Hill Climbers: Pascrell’s Posse

Posted July 25, 2008 at 5:57pm

Jasmine Vasquez has had a packed summer, and she doesn’t look to be slowing down anytime soon.

[IMGCAP(1)]After earning a law degree from DePaul University in May, she left Chicago to become economic policy adviser for Rep. Bill Pascrell (D-N.J.). Now she’s in the homestretch of studying for the bar exam while planning a cross-country road trip in early August. The vacation will be a welcome break.

“It’s been a sad seven months,” Vasquez joked, but added that she has been luckier than some of her classmates, who have not found their officemates to be as understanding about balancing work and study as her co-workers have been.

Vasquez, 26, is originally from the Hunts Point neighborhood of the Bronx and is the oldest of 11 children. Her job as Capitol Hill staffer is more awe-inspiring to some of those siblings than others.

“My youngest brother is 9, so he’s more impressed than some of my older siblings,” she said.

Vasquez, who tailored her law studies to focus on economic issues, interned for the Ways and Means Committee during summer 2007. The experience helped her realize she wanted to start her career on the Hill, and with Pascrell.

“He has tremendous integrity and has a great relationship with his constituents,” she said. “He is also very motivated, and his enthusiasm is contagious. I always wanted to work for someone like him.”

Pascrell has also made some personnel moves in his policy shop, where Assad Akhter was recently promoted from legislative assistant to legislative director.

Akhter, whose father is a programs officer at the United Nations, lived in Ethiopia when he was younger and said the combination of his father’s job and both of his parents being from Pakistan influenced his interest in international relations.

Although his original plan when he arrived in Washington was to become a lawyer, a year of working for Rep. Sheila Jackson Lee (D-Texas) and taking classes at Catholic University showed him that becoming an attorney was not for him.

“I envied people who got to stay at work late,” Akhter said. After finishing his first year of law school, he decided to leave and commit himself to working on the Hill instead.

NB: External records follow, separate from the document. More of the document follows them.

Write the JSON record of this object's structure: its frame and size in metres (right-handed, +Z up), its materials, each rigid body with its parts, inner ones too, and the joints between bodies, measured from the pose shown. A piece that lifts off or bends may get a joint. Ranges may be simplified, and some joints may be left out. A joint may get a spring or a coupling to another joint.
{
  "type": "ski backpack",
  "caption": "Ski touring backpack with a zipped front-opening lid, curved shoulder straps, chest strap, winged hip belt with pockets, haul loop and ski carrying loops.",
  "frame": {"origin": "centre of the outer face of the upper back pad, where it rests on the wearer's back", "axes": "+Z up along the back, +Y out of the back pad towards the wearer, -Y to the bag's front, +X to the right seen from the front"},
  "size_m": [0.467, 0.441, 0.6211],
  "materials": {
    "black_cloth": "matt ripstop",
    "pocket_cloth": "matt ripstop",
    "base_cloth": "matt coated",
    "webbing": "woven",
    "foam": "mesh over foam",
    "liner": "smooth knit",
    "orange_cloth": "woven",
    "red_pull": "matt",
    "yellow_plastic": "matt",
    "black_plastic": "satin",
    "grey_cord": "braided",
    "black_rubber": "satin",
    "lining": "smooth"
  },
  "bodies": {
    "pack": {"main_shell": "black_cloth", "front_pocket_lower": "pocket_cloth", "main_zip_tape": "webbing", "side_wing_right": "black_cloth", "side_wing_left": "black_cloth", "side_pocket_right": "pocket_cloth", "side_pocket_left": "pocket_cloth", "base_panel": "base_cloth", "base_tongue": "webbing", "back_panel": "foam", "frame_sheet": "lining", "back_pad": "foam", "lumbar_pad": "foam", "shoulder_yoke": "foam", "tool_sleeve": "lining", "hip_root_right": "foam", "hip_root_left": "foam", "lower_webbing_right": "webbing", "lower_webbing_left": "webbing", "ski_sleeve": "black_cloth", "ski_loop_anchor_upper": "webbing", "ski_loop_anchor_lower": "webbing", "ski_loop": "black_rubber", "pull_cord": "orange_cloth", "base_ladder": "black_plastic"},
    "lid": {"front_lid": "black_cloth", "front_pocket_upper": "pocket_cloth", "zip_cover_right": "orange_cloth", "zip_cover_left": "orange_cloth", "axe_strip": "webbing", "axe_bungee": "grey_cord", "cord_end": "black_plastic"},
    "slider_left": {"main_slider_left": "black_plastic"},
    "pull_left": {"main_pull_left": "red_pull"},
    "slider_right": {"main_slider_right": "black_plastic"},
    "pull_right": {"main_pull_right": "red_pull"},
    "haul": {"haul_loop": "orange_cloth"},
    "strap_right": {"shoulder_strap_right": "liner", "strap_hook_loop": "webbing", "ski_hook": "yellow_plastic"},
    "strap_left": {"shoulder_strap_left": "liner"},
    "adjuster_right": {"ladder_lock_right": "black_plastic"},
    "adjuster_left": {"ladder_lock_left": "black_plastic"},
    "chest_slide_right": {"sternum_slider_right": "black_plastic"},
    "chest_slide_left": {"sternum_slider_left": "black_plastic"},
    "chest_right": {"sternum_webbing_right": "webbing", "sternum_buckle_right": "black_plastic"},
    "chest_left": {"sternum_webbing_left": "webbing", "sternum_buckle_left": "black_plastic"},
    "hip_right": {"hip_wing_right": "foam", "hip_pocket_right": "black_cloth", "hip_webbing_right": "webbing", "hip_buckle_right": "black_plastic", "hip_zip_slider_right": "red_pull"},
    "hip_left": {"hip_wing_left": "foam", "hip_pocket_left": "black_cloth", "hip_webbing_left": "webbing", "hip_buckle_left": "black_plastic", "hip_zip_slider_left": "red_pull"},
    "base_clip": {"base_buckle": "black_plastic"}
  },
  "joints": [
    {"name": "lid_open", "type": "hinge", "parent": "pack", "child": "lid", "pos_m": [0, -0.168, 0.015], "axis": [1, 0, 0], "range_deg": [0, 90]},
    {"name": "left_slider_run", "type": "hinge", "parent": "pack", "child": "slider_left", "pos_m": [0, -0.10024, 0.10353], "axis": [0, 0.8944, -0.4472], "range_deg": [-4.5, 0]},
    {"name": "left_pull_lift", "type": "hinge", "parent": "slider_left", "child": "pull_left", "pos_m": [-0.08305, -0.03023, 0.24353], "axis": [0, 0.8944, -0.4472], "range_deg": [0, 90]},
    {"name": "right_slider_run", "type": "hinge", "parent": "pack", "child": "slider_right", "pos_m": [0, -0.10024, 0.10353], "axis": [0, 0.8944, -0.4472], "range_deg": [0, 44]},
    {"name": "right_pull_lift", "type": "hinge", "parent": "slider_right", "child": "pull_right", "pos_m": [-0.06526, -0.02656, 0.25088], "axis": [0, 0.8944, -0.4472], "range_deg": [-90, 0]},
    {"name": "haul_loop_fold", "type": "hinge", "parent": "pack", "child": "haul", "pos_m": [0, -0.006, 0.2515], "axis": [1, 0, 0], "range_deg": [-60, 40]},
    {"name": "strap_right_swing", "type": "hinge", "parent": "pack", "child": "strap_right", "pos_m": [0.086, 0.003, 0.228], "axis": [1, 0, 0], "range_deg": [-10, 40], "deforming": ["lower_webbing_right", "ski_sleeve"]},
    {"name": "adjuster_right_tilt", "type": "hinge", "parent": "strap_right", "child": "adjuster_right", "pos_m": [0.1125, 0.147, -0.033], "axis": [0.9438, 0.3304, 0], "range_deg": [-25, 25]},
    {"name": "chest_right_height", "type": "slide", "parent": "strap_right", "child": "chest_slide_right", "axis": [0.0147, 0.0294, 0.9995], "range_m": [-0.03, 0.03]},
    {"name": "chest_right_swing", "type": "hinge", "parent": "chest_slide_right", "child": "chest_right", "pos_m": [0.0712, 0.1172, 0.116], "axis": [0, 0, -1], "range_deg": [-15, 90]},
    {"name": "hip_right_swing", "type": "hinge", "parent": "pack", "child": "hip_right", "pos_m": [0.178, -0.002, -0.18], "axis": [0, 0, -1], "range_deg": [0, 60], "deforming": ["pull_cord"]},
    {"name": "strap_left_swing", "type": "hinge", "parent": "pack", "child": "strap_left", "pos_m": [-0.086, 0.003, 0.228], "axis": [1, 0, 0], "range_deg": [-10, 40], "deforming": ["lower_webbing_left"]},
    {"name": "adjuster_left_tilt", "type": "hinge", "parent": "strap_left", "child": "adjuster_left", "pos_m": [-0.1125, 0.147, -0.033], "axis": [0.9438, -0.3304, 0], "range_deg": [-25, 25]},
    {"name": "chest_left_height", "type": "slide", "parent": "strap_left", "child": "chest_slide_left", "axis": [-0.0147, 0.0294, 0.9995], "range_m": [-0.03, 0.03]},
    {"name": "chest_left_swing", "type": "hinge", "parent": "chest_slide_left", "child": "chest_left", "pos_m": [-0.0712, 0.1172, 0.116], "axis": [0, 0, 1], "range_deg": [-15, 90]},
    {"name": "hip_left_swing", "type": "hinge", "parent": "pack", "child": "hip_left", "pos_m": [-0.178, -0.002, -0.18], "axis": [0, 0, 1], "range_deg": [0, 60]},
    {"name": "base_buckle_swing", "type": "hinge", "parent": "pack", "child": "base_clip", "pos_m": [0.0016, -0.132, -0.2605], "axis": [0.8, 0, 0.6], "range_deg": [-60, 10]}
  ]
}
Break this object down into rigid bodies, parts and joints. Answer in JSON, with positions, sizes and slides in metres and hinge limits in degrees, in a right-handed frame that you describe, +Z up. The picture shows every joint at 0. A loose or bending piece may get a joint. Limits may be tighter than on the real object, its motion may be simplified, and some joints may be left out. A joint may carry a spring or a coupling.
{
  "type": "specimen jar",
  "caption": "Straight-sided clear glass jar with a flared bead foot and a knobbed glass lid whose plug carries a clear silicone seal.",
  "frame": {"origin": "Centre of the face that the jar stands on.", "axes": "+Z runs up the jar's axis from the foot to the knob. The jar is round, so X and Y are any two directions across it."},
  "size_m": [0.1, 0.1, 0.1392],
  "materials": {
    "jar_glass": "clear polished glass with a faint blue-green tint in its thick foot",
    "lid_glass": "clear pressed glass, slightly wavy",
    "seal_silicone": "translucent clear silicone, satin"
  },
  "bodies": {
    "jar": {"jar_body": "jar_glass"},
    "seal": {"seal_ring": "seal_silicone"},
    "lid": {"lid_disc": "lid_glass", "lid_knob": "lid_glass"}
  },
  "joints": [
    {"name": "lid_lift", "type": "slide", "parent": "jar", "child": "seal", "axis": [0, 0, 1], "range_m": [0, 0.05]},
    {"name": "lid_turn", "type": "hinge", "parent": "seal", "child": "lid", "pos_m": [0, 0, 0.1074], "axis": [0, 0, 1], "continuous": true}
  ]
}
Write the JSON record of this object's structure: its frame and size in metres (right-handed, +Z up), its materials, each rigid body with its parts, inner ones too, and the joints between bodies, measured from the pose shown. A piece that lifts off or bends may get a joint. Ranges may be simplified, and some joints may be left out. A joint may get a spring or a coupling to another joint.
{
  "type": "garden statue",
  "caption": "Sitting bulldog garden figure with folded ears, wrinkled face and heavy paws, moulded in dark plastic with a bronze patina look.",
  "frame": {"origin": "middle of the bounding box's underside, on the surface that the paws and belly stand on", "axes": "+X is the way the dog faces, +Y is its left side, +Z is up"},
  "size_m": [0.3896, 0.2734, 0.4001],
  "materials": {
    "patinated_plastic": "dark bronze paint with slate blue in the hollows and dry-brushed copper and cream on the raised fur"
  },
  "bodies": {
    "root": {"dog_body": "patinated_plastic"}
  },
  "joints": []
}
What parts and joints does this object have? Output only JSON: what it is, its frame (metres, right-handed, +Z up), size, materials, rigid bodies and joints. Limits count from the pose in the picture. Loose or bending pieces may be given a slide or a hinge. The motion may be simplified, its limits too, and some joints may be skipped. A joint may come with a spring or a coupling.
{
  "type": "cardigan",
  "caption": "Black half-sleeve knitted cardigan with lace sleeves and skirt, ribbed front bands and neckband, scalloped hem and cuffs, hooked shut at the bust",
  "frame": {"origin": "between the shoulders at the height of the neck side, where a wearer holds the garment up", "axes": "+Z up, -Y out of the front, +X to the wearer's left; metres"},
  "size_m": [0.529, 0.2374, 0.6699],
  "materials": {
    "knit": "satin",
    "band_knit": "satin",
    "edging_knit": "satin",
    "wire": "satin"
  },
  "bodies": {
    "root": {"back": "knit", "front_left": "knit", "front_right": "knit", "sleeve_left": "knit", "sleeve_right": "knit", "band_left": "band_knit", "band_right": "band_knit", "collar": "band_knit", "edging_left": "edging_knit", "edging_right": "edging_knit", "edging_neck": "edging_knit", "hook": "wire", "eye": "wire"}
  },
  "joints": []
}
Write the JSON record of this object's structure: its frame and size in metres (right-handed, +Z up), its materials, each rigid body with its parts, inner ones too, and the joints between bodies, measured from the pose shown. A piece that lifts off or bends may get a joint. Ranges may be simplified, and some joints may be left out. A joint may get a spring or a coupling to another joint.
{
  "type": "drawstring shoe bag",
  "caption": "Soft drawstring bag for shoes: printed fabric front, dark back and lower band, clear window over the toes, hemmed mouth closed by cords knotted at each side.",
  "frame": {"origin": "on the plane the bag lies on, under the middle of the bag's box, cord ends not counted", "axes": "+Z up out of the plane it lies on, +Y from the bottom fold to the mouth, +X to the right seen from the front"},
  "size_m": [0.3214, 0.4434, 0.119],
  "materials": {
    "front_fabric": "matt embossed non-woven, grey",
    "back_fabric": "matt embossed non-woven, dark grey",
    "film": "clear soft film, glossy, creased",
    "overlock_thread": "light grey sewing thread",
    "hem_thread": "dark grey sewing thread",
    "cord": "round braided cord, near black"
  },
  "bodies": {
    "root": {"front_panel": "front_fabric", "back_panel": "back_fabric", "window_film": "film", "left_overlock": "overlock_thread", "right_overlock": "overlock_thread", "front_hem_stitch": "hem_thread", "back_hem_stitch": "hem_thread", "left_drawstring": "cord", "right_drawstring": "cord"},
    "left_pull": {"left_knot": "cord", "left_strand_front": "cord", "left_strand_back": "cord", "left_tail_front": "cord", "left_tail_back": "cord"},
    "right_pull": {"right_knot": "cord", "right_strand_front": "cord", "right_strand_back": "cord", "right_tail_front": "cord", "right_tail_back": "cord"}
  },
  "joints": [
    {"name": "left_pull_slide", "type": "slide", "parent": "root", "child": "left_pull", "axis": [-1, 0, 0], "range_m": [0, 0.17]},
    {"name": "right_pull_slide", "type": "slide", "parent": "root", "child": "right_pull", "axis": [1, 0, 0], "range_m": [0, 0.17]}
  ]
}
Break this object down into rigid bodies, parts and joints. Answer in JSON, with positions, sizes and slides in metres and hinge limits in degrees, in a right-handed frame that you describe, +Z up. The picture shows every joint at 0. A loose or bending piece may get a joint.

Before becoming an LA to Pascrell in 2006, Akhter worked as a legislative fellow in then-Rep. David Bonior’s (D-Mich.) office during summer 2002 and as an LA to Jackson Lee from 2003 to 2005.

Akhter is president of the Congressional Muslim Staffers Association. He said it’s funny to him when people are particularly interested in the group, saying that if he was president of a Catholic staff association, for example, no one would think it was out of the ordinary. But he welcomes the attention.

“The fact that we get a lot of attention is a good thing because we get more of a chance to educate people about it,” he said.

The New Jersey native graduated with a bachelor’s degree from the John C. Whitehead School of Diplomacy and International Relations at Seton Hall University in South Orange, N.J., in 2003.

Mandy Spears, Pascrell’s new legislative assistant advising him on health care, became passionate about such issues when she was still living in her native Tennessee. After seeing people with severe disabilities camp outside the state Capitol to protest health care cuts, Spears was moved to become involved in policymaking.

Spears, 25, graduated from Georgetown University in 2007 with a master’s in health policy. She previously worked as a health legislative assistant for Rep. Lincoln Davis (D-Tenn.) and as a presidential management fellow in the Budget Office at the Department of Health and Human Services for the past year, an experience that ultimately led her back to the Hill.

“Shortly after beginning my fellowship at HHS, I learned that the executive branch is not the branch of government for me,” she said. “I missed the Hill.”

Although she’s only been in the office since July 14, Spears’ knack for design has already made an impression on her colleagues. She designed shirts for everyone to wear to support Pascrell at the 47th Annual Roll Call Congressional Baseball Game earlier this month.

Akhter praised the shirts, saying she had been at the office a short time but was already setting a precedent for the game.

“They’ll be even better next year,” Spears promised.